Predicting accounting fraud using imbalanced ensemble learning classifiers – evidence from China

Abstract

The current research aims to launch effective accounting fraud detection models using imbalanced ensemble learning algorithms for China A-Share listed firms. Based on a sample of 33,544 Chinese firm-year instances from 1998 to 2017, this research respectively established one logistic regression and four ensemble learning classifiers (AdaBoost, XGBoost, CUSBoost, and RUSBoost) by 12 financial ratios and 28 raw financial data. Additionally, we divided the sample into the train and test observations to evaluate the classifiers' out-of-sample performance. In detail, we applied two metrics, namely, Area under the ROC (receiver operating characteristic) curve (AUC) and Area under the Precision-Recall curve (AUPR), to evaluate classifiers' discriminability.
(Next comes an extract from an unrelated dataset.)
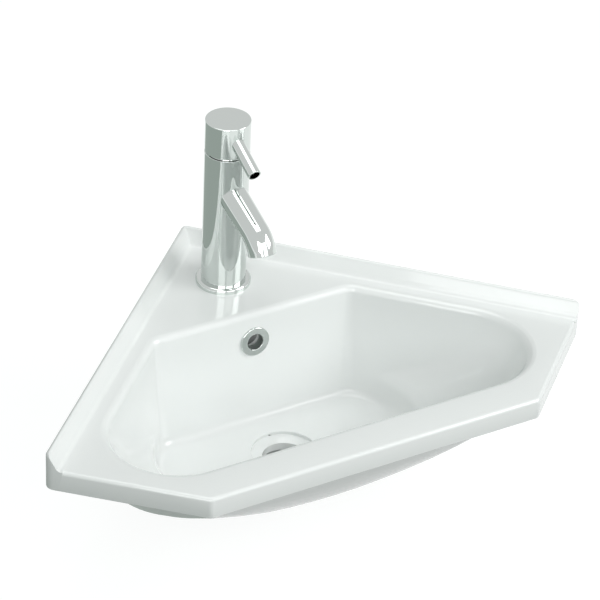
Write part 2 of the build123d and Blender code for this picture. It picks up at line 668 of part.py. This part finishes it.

In the supplement test, this study put forward an algebraic fused model on the basis of the four ensemble learning classifiers and introduced the sliding window technique. The empirical results showed that the ensemble learning classifiers can detect accounting fraud for the imbalanced China A-listed firms far more effectively than the logistic regression model. Moreover, imbalanced ensemble learning classifiers (CUSBoost and RUSBoost) effectively performed better than the common ensemble learning models (AdaBoost and XGBoost) in average. The algebraic fused model in the supplement test also obtained the highest average AUC and AUPR among all the employed algorithms. Our results offer firm support for the potential role of Machine Learning (ML)-based Artificial Intelligence (AI) approaches in reliably predicting accounting fraud with high accuracy. Similarly, for the Chinese settings, our ML-based AI offers utmost advantage in forecasting accounting fraud. Finally, this paper fills the research gap on the applications of imbalanced ensemble learning in accounting fraud detection for Chinese listed firms.